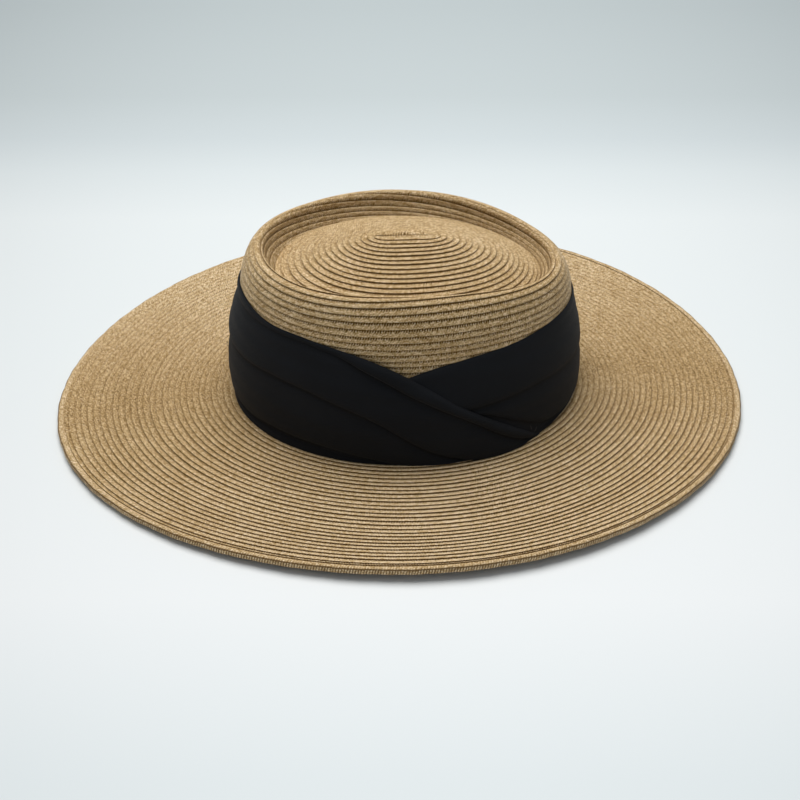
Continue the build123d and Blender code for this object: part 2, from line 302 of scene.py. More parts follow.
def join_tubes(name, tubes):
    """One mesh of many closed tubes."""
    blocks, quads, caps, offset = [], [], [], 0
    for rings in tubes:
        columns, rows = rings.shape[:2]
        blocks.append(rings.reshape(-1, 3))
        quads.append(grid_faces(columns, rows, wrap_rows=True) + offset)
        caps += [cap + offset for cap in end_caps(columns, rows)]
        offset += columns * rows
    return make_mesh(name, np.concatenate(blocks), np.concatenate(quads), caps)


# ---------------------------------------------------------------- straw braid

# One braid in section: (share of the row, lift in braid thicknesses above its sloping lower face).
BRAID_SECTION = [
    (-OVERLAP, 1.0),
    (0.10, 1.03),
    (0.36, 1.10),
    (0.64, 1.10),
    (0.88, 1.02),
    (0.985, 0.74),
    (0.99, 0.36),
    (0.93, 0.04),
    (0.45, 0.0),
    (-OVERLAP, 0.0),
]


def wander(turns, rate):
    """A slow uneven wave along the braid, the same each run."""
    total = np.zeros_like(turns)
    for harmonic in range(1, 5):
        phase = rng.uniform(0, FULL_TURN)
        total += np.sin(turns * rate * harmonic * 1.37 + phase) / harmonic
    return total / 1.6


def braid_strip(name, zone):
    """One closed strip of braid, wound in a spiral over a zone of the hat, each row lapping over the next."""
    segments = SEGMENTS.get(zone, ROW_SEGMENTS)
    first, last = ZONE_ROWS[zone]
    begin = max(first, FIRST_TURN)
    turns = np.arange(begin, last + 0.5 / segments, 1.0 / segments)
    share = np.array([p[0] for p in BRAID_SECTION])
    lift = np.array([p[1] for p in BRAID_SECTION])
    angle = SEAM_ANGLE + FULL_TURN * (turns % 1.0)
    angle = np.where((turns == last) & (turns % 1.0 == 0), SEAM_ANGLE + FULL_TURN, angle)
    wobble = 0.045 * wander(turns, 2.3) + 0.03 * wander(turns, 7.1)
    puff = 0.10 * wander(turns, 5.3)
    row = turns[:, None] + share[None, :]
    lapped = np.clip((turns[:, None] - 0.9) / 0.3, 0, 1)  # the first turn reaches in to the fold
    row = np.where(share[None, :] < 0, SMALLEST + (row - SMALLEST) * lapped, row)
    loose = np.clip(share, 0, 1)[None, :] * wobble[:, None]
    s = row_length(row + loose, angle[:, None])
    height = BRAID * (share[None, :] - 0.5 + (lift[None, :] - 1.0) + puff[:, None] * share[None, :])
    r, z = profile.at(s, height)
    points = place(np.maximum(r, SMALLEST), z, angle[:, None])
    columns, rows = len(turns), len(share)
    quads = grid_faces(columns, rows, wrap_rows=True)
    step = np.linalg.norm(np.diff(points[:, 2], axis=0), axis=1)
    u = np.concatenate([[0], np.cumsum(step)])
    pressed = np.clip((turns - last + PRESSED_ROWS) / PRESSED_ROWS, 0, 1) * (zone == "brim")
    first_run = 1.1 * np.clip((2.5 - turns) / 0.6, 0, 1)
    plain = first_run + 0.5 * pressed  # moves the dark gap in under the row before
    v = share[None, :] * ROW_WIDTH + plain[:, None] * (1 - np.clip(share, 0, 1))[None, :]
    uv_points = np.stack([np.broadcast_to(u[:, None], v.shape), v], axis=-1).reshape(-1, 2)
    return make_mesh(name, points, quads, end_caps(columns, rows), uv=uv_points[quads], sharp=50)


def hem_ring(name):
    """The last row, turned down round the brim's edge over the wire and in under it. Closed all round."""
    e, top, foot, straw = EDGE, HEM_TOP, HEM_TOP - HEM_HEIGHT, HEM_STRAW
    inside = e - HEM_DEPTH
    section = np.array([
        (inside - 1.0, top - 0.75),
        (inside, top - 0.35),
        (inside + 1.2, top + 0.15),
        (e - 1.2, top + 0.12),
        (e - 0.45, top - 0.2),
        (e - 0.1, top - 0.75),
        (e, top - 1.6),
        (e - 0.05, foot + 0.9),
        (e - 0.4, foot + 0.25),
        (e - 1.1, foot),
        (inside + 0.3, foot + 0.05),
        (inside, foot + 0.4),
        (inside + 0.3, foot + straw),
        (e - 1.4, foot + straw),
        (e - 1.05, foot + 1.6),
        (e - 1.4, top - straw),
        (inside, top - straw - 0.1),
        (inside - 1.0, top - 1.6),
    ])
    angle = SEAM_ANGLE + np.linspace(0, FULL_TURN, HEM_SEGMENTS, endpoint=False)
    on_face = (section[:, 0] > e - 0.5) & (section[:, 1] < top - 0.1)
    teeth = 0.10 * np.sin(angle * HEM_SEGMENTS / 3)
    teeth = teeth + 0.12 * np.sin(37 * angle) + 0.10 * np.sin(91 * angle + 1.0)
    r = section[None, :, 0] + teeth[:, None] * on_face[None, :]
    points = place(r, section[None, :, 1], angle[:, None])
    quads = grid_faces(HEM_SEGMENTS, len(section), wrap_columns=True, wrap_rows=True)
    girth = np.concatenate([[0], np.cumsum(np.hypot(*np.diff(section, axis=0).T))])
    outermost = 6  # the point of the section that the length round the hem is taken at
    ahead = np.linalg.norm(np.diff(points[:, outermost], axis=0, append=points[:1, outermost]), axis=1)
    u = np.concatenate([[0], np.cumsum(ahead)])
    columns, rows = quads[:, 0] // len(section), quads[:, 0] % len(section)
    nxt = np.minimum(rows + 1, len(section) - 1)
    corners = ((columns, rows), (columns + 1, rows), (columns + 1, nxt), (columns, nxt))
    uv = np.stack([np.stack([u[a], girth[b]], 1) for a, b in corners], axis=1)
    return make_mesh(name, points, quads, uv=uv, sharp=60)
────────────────
Reproduce every line of the data verbatim.

- **OUTPUT OF THE EXERCISE**
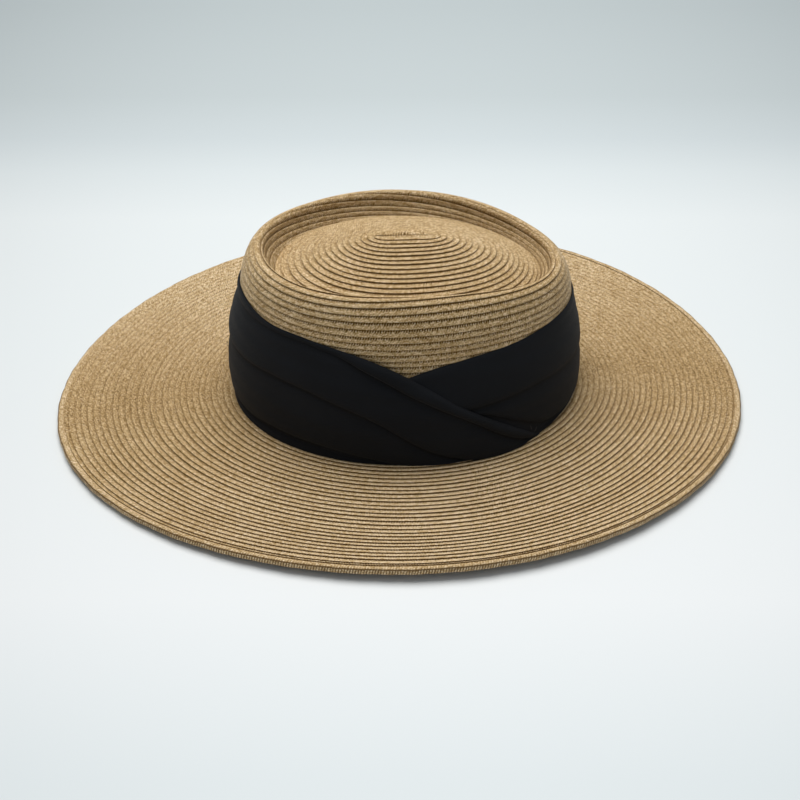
Continue the build123d and Blender code for this object: part 2, from line 302 of scene.py. More parts follow.
def join_tubes(name, tubes):
    """One mesh of many closed tubes."""
    blocks, quads, caps, offset = [], [], [], 0
    for rings in tubes:
        columns, rows = rings.shape[:2]
        blocks.append(rings.reshape(-1, 3))
        quads.append(grid_faces(columns, rows, wrap_rows=True) + offset)
        caps += [cap + offset for cap in end_caps(columns, rows)]
        offset += columns * rows
    return make_mesh(name, np.concatenate(blocks), np.concatenate(quads), caps)


# ---------------------------------------------------------------- straw braid

# One braid in section: (share of the row, lift in braid thicknesses above its sloping lower face).
BRAID_SECTION = [
    (-OVERLAP, 1.0),
    (0.10, 1.03),
    (0.36, 1.10),
    (0.64, 1.10),
    (0.88, 1.02),
    (0.985, 0.74),
    (0.99, 0.36),
    (0.93, 0.04),
    (0.45, 0.0),
    (-OVERLAP, 0.0),
]


def wander(turns, rate):
    """A slow uneven wave along the braid, the same each run."""
    total = np.zeros_like(turns)
    for harmonic in range(1, 5):
        phase = rng.uniform(0, FULL_TURN)
        total += np.sin(turns * rate * harmonic * 1.37 + phase) / harmonic
    return total / 1.6


def braid_strip(name, zone):
    """One closed strip of braid, wound in a spiral over a zone of the hat, each row lapping over the next."""
    segments = SEGMENTS.get(zone, ROW_SEGMENTS)
    first, last = ZONE_ROWS[zone]
    begin = max(first, FIRST_TURN)
    turns = np.arange(begin, last + 0.5 / segments, 1.0 / segments)
    share = np.array([p[0] for p in BRAID_SECTION])
    lift = np.array([p[1] for p in BRAID_SECTION])
    angle = SEAM_ANGLE + FULL_TURN * (turns % 1.0)
    angle = np.where((turns == last) & (turns % 1.0 == 0), SEAM_ANGLE + FULL_TURN, angle)
    wobble = 0.045 * wander(turns, 2.3) + 0.03 * wander(turns, 7.1)
    puff = 0.10 * wander(turns, 5.3)
    row = turns[:, None] + share[None, :]
    lapped = np.clip((turns[:, None] - 0.9) / 0.3, 0, 1)  # the first turn reaches in to the fold
    row = np.where(share[None, :] < 0, SMALLEST + (row - SMALLEST) * lapped, row)
    loose = np.clip(share, 0, 1)[None, :] * wobble[:, None]
    s = row_length(row + loose, angle[:, None])
    height = BRAID * (share[None, :] - 0.5 + (lift[None, :] - 1.0) + puff[:, None] * share[None, :])
    r, z = profile.at(s, height)
    points = place(np.maximum(r, SMALLEST), z, angle[:, None])
    columns, rows = len(turns), len(share)
    quads = grid_faces(columns, rows, wrap_rows=True)
    step = np.linalg.norm(np.diff(points[:, 2], axis=0), axis=1)
    u = np.concatenate([[0], np.cumsum(step)])
    pressed = np.clip((turns - last + PRESSED_ROWS) / PRESSED_ROWS, 0, 1) * (zone == "brim")
    first_run = 1.1 * np.clip((2.5 - turns) / 0.6, 0, 1)
    plain = first_run + 0.5 * pressed  # moves the dark gap in under the row before
    v = share[None, :] * ROW_WIDTH + plain[:, None] * (1 - np.clip(share, 0, 1))[None, :]
    uv_points = np.stack([np.broadcast_to(u[:, None], v.shape), v], axis=-1).reshape(-1, 2)
    return make_mesh(name, points, quads, end_caps(columns, rows), uv=uv_points[quads], sharp=50)


def hem_ring(name):
    """The last row, turned down round the brim's edge over the wire and in under it. Closed all round."""
    e, top, foot, straw = EDGE, HEM_TOP, HEM_TOP - HEM_HEIGHT, HEM_STRAW
    inside = e - HEM_DEPTH
    section = np.array([
        (inside - 1.0, top - 0.75),
        (inside, top - 0.35),
        (inside + 1.2, top + 0.15),
        (e - 1.2, top + 0.12),
        (e - 0.45, top - 0.2),
        (e - 0.1, top - 0.75),
        (e, top - 1.6),
        (e - 0.05, foot + 0.9),
        (e - 0.4, foot + 0.25),
        (e - 1.1, foot),
        (inside + 0.3, foot + 0.05),
        (inside, foot + 0.4),
        (inside + 0.3, foot + straw),
        (e - 1.4, foot + straw),
        (e - 1.05, foot + 1.6),
        (e - 1.4, top - straw),
        (inside, top - straw - 0.1),
        (inside - 1.0, top - 1.6),
    ])
    angle = SEAM_ANGLE + np.linspace(0, FULL_TURN, HEM_SEGMENTS, endpoint=False)
    on_face = (section[:, 0] > e - 0.5) & (section[:, 1] < top - 0.1)
    teeth = 0.10 * np.sin(angle * HEM_SEGMENTS / 3)
    teeth = teeth + 0.12 * np.sin(37 * angle) + 0.10 * np.sin(91 * angle + 1.0)
    r = section[None, :, 0] + teeth[:, None] * on_face[None, :]
    points = place(r, section[None, :, 1], angle[:, None])
    quads = grid_faces(HEM_SEGMENTS, len(section), wrap_columns=True, wrap_rows=True)
    girth = np.concatenate([[0], np.cumsum(np.hypot(*np.diff(section, axis=0).T))])
    outermost = 6  # the point of the section that the length round the hem is taken at
    ahead = np.linalg.norm(np.diff(points[:, outermost], axis=0, append=points[:1, outermost]), axis=1)
    u = np.concatenate([[0], np.cumsum(ahead)])
    columns, rows = quads[:, 0] // len(section), quads[:, 0] % len(section)
    nxt = np.minimum(rows + 1, len(section) - 1)
    corners = ((columns, rows), (columns + 1, rows), (columns + 1, nxt), (columns, nxt))
    uv = np.stack([np.stack([u[a], girth[b]], 1) for a, b in corners], axis=1)
    return make_mesh(name, points, quads, uv=uv, sharp=60)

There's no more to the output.